Joytime II is the second studio album by American DJ and record producer Marshmello. It was released on June 22, 2018.

==Background==
Billboard said Marshmello "promised" the album to be musically similar to its predecessor, Joytime. During his performance at the 2018 Electric Daisy Carnival festival, Marshmello played material from the album, which he later uploaded in video to his Twitter page. On Instagram, he revealed the album cover, captioning "For all my day one mellogang...Joytime II the album is coming soon."

==Singles==
The first single from the album is "Tell Me", which Marshmello promised to release on June 8, 2018, if his social media post about the song received 5,000 comments.
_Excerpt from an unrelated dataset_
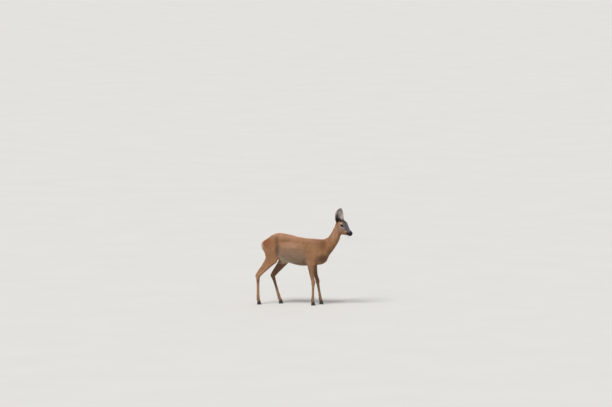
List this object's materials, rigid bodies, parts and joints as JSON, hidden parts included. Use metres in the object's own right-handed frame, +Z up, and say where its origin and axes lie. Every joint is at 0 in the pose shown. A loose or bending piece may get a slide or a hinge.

The post stated "I will drop Tell Me, one of the singles from Joytime II, this Friday if this post gets 5,000 comments about one good thing you did this week." "Check This Out" was released on June 15, 2018 as the second single of the album.

==Critical reception==

Rolling Stone described the album as monotonous and Marshmello's decision to not feature guests as disappointing, stating "every song sounds like it has already been pre-leased for use by energy-drink companies or extreme-sports squads." The album was given a 'one-and-a-half star' rating by the magazine.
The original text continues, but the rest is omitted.